▶ Recorded data:

++++

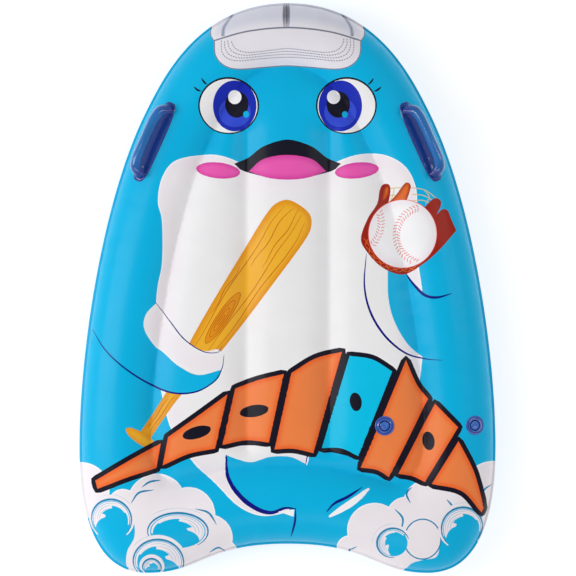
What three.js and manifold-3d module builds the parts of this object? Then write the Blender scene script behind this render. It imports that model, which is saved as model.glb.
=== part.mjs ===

++++

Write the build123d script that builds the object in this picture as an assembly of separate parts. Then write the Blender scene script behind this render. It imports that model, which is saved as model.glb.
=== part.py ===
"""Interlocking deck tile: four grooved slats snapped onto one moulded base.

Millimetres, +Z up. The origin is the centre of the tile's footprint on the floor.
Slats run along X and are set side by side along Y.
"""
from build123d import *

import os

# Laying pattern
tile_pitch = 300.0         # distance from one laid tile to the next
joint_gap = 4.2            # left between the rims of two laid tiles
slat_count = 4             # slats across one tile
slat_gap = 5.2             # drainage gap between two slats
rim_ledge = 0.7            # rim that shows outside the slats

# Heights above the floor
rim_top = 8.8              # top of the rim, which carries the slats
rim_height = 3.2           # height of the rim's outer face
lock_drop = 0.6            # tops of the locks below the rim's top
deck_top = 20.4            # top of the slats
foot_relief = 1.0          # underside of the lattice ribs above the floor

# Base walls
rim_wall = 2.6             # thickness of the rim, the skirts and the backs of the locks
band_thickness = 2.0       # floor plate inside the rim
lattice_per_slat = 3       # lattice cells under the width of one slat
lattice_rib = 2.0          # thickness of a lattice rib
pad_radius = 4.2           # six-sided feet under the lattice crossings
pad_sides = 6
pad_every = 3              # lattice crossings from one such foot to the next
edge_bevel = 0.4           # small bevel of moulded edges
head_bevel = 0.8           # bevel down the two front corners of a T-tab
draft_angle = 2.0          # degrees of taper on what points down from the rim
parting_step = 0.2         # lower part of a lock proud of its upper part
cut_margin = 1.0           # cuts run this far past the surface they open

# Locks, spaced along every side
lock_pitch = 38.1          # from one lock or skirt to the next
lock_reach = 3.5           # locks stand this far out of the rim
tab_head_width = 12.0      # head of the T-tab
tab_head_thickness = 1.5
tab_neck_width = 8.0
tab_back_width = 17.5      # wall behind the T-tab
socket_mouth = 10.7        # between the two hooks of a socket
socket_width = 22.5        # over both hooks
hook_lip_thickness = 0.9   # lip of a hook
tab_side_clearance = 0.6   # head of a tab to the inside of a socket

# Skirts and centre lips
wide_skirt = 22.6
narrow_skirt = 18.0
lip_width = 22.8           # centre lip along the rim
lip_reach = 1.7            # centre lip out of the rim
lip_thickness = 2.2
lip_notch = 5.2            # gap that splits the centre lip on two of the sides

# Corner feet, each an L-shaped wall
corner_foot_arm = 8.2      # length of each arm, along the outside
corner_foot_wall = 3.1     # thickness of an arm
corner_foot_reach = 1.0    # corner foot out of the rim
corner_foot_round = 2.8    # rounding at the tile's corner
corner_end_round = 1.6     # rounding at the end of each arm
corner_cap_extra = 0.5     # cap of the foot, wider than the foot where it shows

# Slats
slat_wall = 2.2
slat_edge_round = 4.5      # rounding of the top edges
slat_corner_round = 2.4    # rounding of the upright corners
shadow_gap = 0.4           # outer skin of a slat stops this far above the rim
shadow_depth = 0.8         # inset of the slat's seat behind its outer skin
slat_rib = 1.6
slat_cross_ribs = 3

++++

▶ Your instructions: State the count of lines in the data holding the word "write", adding nothing to it.

▶ Task solution: 2